Me too, but at the same time, I trust that we will not be abandoned.

Jesus’ transfiguration confirms our faith. While we don’t know specifically what was said between Jesus, Moses, and Elijah, we can assume that they were discussing his upcoming trial in Jerusalem. Jesus was not abandoned as he approached the most difficult part of his mission.

We can be sure that somehow his experience of being transfigured and his speaking with Moses and Elijah gave him the strength to face it.

Our faith is that strength. From the perspective of the world, Jesus’ march to the tomb was insane. That is why Jesus told his disciples in the previous chapter, “If anyone wants to be my follower, he must forget about himself. He must take up his cross and follow Me. If anyone wants to keep his life safe, he will lose it. If anyone gives up his life because of me, he will save it. For what does a man have if he gets all the world and loses his own soul? What can a man give to buy back his soul?”

I’m quoting the NIV version of this verse because I believe this version makes it clearer what Jesus is talking about. The soul is the one consciousness that animates all living things. This one consciousness is Christ. Christ is the content within every living vessel.

Jesus was saying to his disciples, what have you gained if you protect this vessel but lose its contents? You become like a book with no words written within it. You not only become an empty book, but you lose your connection to everything. You lose the Word which is the very content of the Book of Life.
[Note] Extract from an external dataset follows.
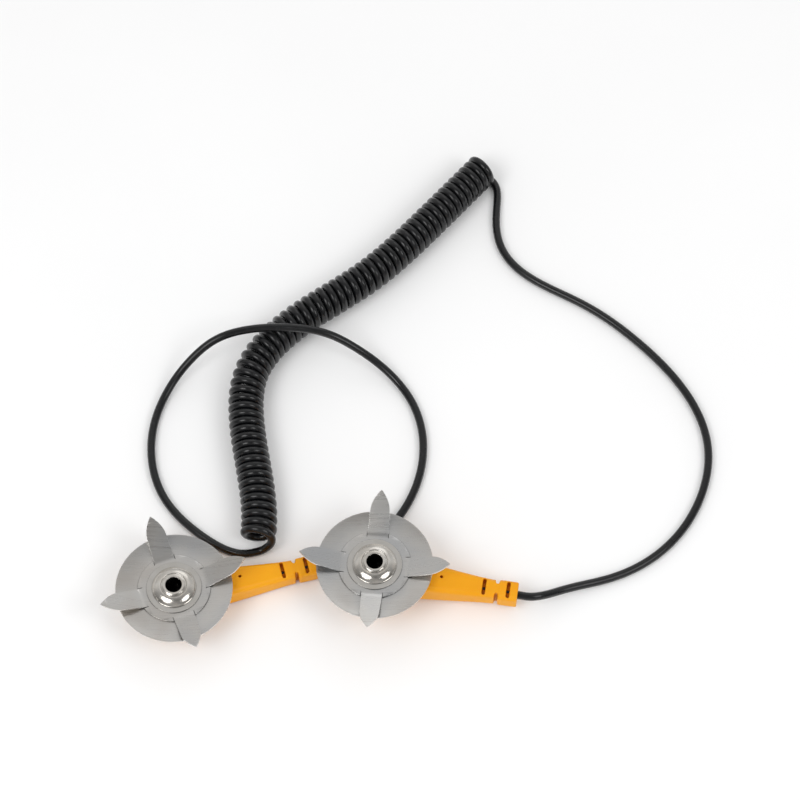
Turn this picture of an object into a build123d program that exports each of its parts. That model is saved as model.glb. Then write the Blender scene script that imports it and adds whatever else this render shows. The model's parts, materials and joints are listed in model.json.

But the Truth about our loving God is that we can’t get lost; we can only experience ourselves lost temporarily. So, no matter what happens in our personal or collective lives, we should never lose hope, but abound in compassion for the pain within ourselves and all humanity as we struggle to wake up and become all God created us to be.

Let’s pray together: Lord, we are willing to enter the tomb of our personal selves that it may become the womb of Christ. Shine in us, around us, and through us, that the world may see your glory in the faces of your people – faces transfigured by the light of your love. Amen.